In this sense, the language of mythology is part of a power dynamic that implicitly legitimates existing forces of power and represses opposition. Government-spawned terms like ‘Operation Iraqi Freedom’ and ‘collateral damage’ pervade news coverage of the Iraq war and reflect Barthes’ and Eagleton’s observations about mythological significations that redirect the decoding of language. These terms connote a sterile purity, the pervading myth of clean modern warfare. I would argue that these mythological connotations are not simply an illusion scripted by those in power but, like the propaganda of World War II and earlier, are a reappropriation of traditional narratives that have been constantly remediated through the course of our cultural history.

In investigating the history, culture, remediation, and narrative of war mythology across a few different cultures I hope to draw upon similarities in the assimilation of mythology into foreign policy. American mythology is an amalgamation of many different traditions, but myths reinforced by mainstream network news are noticeably Western-centric and traditionalist. In the next few sections I hope to look at these mythic traditions that serve to structure America news media and public debate.

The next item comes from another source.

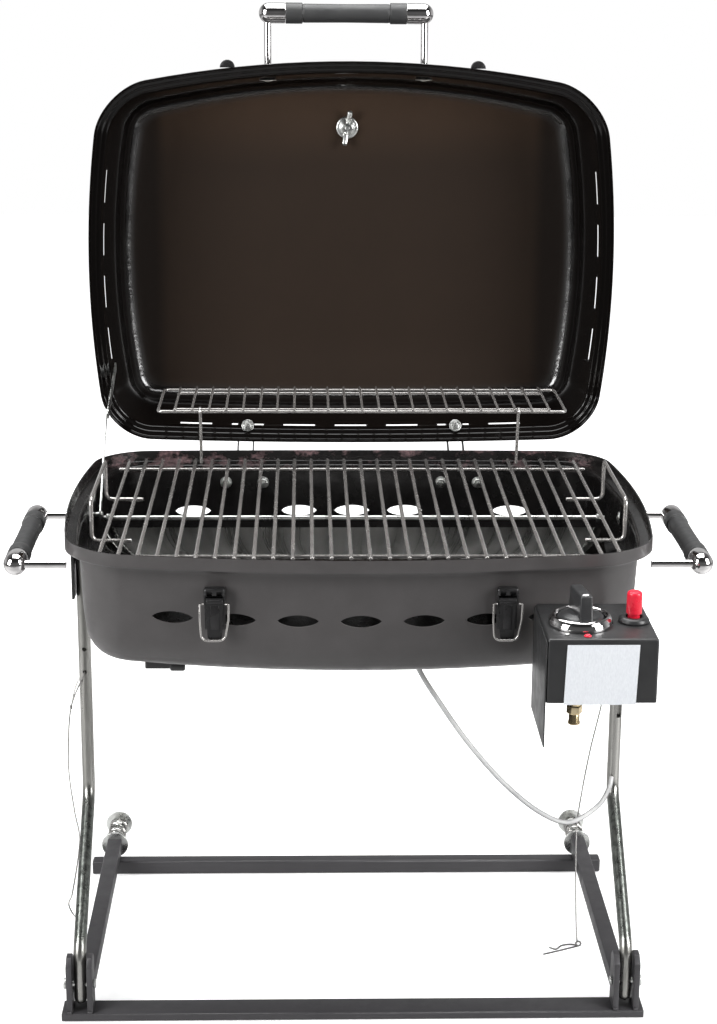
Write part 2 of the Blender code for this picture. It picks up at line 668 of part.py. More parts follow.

While the mythologies of different cultures typically includes a cast of universally recognizable figures, the decisions by the government and the media as to which real-world players to cast as which mythic players is a telling and potentially hypocritical process. Mythology is flexible enough to allow the same entity to be typecast as a hero or a villain depending on the framing, but mythology is also evocative enough to belie alternative discourses once the narrative has been cast. Many scholars have recently addressed these same issues eloquently and effectively in different terms, but hopefully this approach will draw the abuses of modern war out of the limited scope of modernity and place these wartime narratives in an historical continuum.